A estas alturas, ni siquiera desde posiciones abiertamente pronorteamericanas es fácil encontrar a quienes puedan negar que obviamente los Estados Unidos están perdiendo en Irak la guerra de la posguerra. El papel de una resistencia a la ocupación por tropas extranjeras cuya agresividad es evidente que se infravaloró, unido a las desavenencias internas que se empiezan a advertir entre los dirigentes de Washington con respecto a la estrategia a seguir, están conduciendo la situación a un punto crítico. Ni las fuerzas de ocupación garantizan el orden necesario para la reconstrucción del país, ni el Consejo Provisional de Gobierno de Irak da muestras de la eficacia que en un momento se le supuso.
El error de cálculo parece haber inspirado toda la actuación estadounidense. Una guerra a la que se acusó desde muchos sectores de ilegal e injusta se ha revelado también como una guerra desastrosamente planificada. ¿Cómo pudo afirmarse alegremente en su momento, semanas después del fin oficial de las hostilidades, que en un plazo de seis meses Irak contaría con una Constitución? Era casi matemáticamente imposible que un país dividido, devastado por las guerras, y castigado por décadas de dictadura, pudiera darse a sí mismo un texto por el que regir la convivencia.
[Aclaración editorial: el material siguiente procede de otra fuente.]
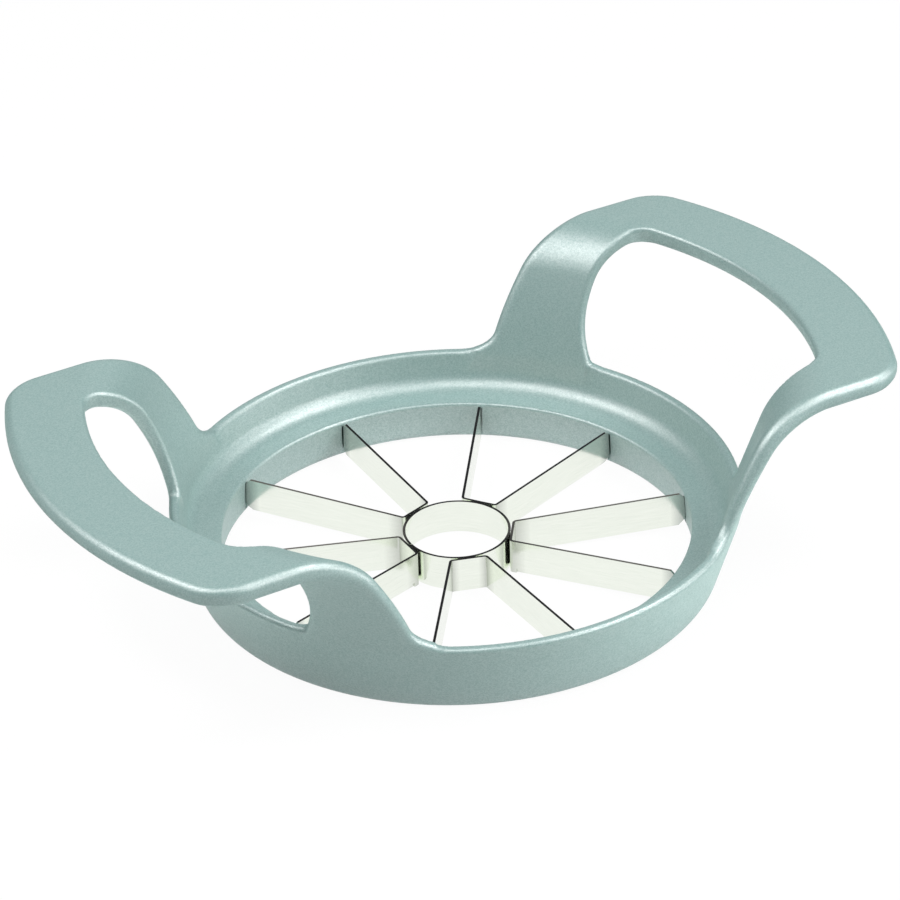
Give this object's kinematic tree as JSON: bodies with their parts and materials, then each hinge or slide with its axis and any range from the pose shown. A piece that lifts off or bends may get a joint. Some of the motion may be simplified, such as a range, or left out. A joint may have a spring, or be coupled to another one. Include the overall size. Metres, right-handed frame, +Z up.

Por el contrario, lo natural era que lamentablemente se produjera una radicalización de las posturas, un aumento de la tensión social y un clima de caos. Pero nadie en Washington parece que hubiera pensado en ello. Las consecuencias de tamaña imprevisión están recayendo ahora sobre los responsables de la misma. Y lo que es mucho más grave, sobre una desmoralizada población iraquí incapaz de atisbar la salida de este túnel de violencia e insensatez. Mientras, la guerra de la posguerra continúa.